INSTRUCTIONS TO FOLLOW: For the data below, work out how many lines contain the word "each" and supply only that number.
--- begin DATA PROVIDED ---
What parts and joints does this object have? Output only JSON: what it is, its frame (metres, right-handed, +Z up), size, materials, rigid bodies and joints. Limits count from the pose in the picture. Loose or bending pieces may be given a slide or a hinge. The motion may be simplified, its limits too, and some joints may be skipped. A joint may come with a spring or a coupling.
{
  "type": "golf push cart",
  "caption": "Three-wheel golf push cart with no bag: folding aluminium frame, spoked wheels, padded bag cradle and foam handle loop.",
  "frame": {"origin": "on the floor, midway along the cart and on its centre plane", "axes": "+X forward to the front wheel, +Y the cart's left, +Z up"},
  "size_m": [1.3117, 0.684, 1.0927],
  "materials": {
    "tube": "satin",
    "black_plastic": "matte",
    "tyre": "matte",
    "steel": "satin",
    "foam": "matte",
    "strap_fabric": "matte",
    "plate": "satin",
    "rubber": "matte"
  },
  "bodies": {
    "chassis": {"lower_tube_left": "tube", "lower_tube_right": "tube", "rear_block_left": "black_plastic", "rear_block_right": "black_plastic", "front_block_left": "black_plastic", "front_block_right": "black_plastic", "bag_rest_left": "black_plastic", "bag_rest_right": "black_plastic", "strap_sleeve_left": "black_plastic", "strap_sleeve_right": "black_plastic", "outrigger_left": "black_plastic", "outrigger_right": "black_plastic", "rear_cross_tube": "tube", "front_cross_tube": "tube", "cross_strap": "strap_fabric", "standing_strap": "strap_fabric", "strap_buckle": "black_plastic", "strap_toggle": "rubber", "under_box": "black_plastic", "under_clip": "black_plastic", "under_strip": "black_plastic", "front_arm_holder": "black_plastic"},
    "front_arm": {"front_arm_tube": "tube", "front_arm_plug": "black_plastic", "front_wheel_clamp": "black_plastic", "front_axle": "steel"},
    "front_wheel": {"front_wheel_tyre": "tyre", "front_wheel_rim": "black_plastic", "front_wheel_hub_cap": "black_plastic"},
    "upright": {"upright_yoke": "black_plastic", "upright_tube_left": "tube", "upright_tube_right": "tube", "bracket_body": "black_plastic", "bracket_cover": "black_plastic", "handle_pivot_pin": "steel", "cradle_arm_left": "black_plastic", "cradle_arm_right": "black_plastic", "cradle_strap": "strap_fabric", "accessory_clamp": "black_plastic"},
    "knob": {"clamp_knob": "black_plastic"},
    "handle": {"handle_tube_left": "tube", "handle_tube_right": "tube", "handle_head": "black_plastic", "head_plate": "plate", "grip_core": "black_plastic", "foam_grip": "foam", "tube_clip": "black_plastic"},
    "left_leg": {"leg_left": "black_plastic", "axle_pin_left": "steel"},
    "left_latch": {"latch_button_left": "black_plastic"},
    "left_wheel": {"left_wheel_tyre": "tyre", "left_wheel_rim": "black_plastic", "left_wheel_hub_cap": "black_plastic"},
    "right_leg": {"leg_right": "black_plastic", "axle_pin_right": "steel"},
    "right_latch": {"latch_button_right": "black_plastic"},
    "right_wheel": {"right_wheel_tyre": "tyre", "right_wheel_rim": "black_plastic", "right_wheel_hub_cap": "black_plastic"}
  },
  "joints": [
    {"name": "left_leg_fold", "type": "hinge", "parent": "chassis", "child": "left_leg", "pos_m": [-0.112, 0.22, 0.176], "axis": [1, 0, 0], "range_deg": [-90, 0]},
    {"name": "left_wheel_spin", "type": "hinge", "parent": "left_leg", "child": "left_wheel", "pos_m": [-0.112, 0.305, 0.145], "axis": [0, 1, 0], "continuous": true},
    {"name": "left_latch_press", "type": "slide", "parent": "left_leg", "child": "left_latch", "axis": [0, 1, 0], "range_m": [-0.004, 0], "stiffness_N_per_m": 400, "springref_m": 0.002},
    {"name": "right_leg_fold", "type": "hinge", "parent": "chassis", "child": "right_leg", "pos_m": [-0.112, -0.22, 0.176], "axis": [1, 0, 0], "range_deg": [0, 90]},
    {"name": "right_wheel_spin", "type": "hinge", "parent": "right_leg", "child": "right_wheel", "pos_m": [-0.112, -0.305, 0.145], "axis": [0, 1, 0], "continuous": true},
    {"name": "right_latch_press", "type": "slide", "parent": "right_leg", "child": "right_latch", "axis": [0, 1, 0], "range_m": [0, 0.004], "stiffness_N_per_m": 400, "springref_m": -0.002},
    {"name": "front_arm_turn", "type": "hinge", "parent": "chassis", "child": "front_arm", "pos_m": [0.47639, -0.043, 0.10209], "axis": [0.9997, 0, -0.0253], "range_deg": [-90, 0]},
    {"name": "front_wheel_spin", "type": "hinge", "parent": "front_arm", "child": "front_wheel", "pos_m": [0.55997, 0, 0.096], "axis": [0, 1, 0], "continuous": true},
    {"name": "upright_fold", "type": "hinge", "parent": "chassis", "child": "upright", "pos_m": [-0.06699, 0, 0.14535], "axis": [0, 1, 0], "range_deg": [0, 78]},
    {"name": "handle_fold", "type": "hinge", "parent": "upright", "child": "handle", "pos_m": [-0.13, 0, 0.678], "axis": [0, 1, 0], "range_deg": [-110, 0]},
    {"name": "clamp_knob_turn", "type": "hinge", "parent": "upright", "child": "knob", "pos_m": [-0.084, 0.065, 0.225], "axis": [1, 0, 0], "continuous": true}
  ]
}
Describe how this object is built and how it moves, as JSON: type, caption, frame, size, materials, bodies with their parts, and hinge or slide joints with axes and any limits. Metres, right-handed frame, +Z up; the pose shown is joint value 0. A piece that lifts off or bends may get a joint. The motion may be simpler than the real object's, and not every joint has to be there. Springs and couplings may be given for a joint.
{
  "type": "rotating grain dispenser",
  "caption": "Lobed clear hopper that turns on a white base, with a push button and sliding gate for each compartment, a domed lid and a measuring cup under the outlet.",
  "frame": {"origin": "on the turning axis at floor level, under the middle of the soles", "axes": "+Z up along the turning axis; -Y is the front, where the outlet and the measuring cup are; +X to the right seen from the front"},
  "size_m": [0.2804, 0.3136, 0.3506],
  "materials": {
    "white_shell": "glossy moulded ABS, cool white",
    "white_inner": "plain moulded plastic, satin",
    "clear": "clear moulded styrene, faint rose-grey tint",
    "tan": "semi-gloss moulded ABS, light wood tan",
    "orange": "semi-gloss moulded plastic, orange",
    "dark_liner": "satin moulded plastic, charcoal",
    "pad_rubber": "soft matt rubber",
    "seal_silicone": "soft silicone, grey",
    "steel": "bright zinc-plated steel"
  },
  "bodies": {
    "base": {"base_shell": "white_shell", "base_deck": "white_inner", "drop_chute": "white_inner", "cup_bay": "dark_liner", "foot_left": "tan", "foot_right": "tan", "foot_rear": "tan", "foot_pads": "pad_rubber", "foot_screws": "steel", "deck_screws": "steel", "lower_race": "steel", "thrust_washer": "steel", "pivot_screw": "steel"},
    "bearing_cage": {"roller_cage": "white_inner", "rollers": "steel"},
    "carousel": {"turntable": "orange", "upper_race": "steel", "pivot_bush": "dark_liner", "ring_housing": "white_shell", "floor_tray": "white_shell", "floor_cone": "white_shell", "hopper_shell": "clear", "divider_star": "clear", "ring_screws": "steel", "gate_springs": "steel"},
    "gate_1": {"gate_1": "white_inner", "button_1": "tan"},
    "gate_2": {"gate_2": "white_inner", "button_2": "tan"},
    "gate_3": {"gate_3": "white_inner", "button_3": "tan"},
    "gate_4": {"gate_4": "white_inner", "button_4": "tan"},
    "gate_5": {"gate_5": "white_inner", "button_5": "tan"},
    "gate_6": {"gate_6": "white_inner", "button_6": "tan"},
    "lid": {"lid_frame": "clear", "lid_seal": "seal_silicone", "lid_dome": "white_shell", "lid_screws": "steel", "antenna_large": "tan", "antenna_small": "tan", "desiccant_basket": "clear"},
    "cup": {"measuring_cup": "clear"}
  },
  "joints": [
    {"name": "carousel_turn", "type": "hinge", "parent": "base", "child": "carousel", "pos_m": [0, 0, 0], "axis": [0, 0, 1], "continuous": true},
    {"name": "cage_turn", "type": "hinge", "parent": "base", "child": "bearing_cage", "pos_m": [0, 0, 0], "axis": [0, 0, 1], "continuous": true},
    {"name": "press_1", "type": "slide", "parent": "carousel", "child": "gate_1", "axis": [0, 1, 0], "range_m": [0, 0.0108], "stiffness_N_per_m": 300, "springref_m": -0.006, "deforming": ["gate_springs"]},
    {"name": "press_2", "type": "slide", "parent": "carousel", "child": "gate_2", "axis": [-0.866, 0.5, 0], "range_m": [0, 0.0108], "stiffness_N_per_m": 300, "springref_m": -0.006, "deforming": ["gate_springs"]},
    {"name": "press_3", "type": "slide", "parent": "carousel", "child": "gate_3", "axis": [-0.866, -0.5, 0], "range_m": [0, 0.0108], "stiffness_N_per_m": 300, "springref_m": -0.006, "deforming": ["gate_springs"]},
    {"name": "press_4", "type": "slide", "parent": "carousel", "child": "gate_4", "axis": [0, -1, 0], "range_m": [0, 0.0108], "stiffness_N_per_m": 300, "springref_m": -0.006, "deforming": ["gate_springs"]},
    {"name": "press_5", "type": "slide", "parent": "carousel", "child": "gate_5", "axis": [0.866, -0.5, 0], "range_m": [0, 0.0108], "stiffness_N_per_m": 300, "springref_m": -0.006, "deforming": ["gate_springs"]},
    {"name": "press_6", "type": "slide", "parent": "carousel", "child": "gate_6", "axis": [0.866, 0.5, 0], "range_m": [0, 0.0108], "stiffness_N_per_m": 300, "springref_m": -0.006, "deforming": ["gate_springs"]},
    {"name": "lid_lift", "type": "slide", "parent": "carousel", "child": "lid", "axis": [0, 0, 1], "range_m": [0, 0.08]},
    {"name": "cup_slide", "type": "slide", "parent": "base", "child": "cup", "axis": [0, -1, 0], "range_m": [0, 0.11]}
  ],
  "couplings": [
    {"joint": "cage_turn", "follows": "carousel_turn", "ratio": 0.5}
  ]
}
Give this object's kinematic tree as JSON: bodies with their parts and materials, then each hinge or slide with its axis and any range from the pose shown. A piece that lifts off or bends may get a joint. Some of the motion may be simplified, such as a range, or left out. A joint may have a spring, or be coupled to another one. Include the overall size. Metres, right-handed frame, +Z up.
--- end DATA PROVIDED ---
EXERCISE RESPONSE: 2